Abstract

Acid gases are hazardous to humanity, industries, the environment, and climate at large and their effects must be blunted as a matter of some urgency in mass-producing fields such as oil and gas for operations to be safely conducted. Diverse means of removal and safe storage exist, for which injecting these acid gases into geological formations (geosequestration) is an attractive one due to its economic viability and environmental friendliness. Some of these geological storage choices include depleted hydrocarbon reservoirs and deep saline aquifers. However, many interactions are in play during geosequestration and the one of interest in this work is the fluid-fluid interaction between the formation fluid (water) and injected fluid (acid gas).

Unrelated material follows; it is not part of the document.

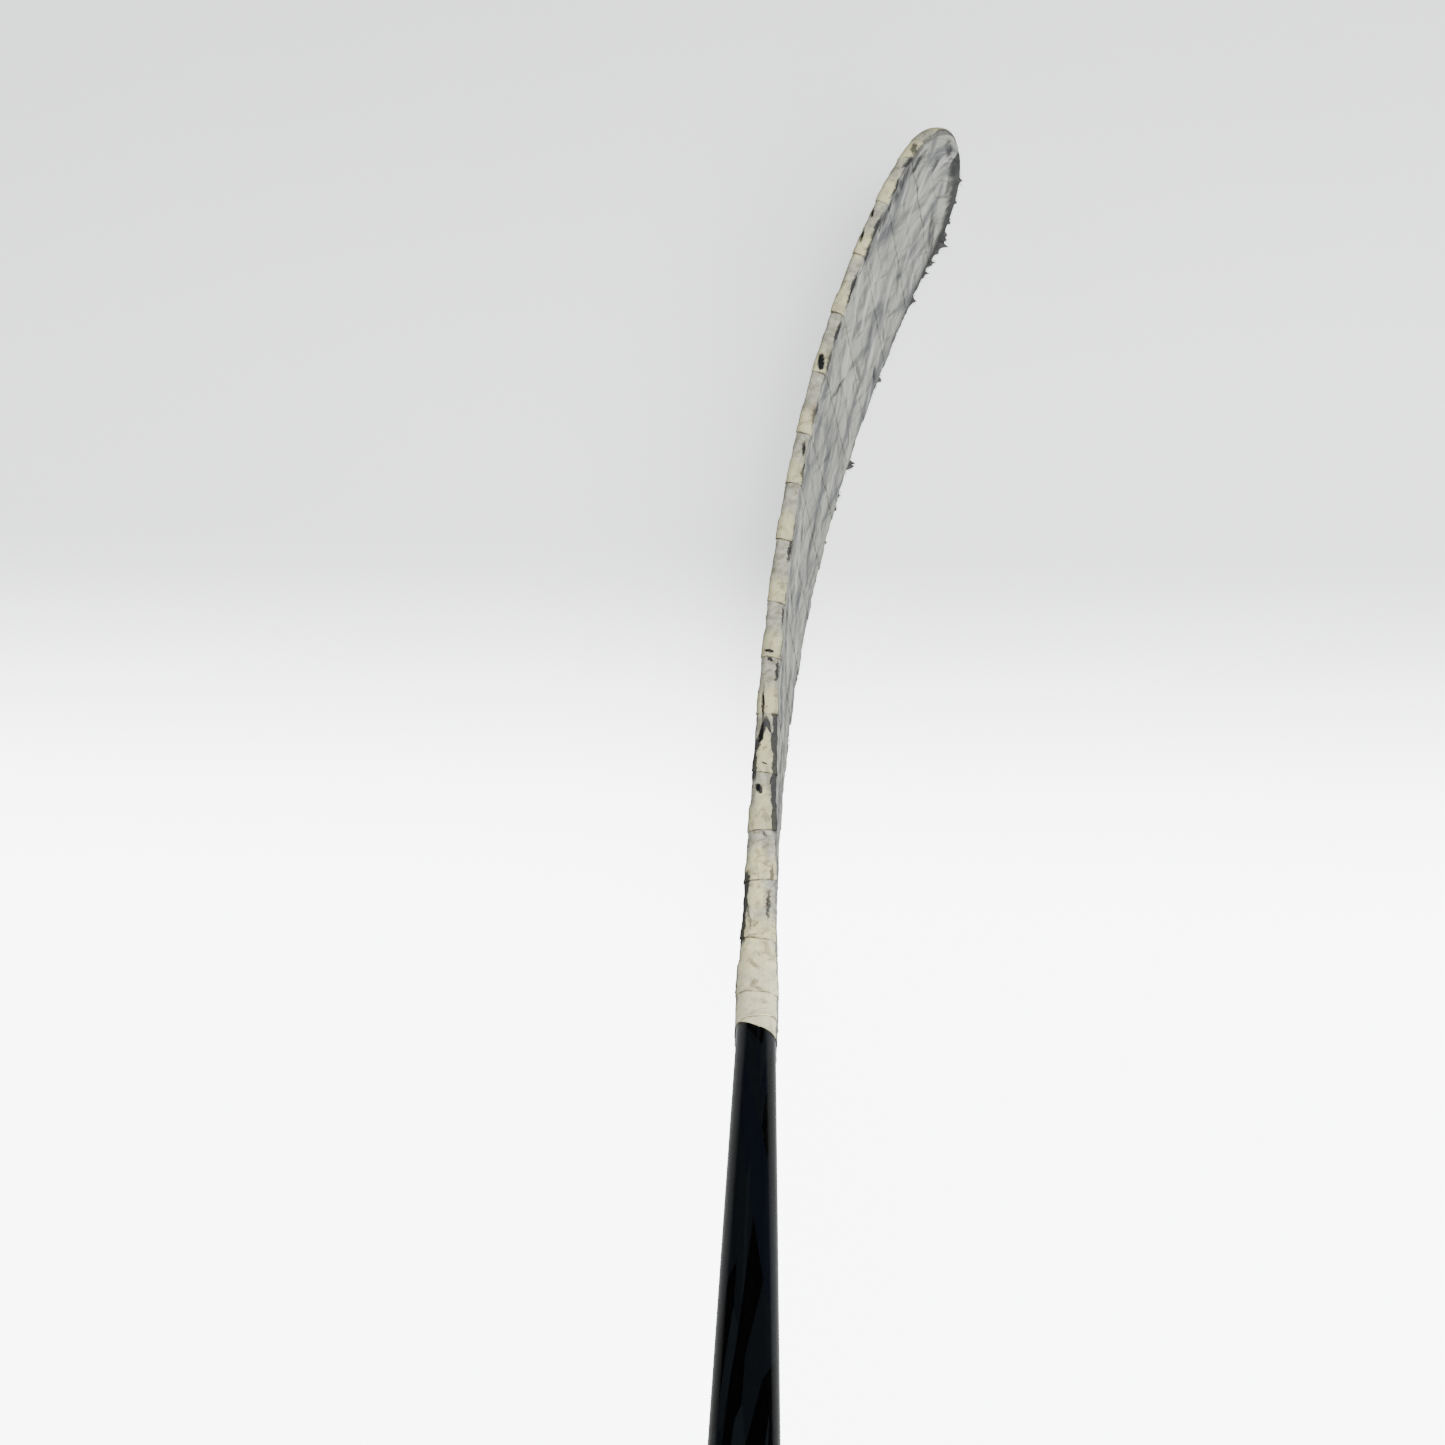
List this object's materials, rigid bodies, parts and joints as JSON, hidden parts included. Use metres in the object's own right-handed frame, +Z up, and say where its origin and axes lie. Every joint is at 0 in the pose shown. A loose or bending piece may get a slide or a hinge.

Various parameters are key to determining the safety, security, and containment of the injected plume to forestall leakage. Some of these parameters are interfacial tension, absorption, and dissolution of the injected fluid into the bulk water and adsorption of the injected fluid onto the interface of the formation water. Due to the extreme pressure and temperature circumstances, parameters may be hard to secure directly from the reservoir. Therefore, an indirect but reliable method of procuring these important parameters is required. Molecular dynamics offers a mechanism to model reservoir conditions and gain invaluable insight into the nature of interactions between the fluids involved. The modelling of molecular fluids can vary considerably depending upon several factors. Pairwise combining rules is one such factor, and in acid gas geosequestration, however, the influence of the effect of combining rules in the modelling of these fluids has garnered little attention thus far. In this work, we investigated the impact of three of the most common combining rules – Lorentz-Berthelot (arithmetic), geometric and the sixth power – and compared to available experimental data. We found that while some of the parameters compared showed only marginal statistical dissimilarities such as interfacial tension and radial distribution function, on an important front such as density both arithmetic and geometric mixing rules provided results closer to the experimental data. For simple molecules, we conclude, arithmetic and geometric mixing rules should suffice, insofar as the modelling is not for rare gases.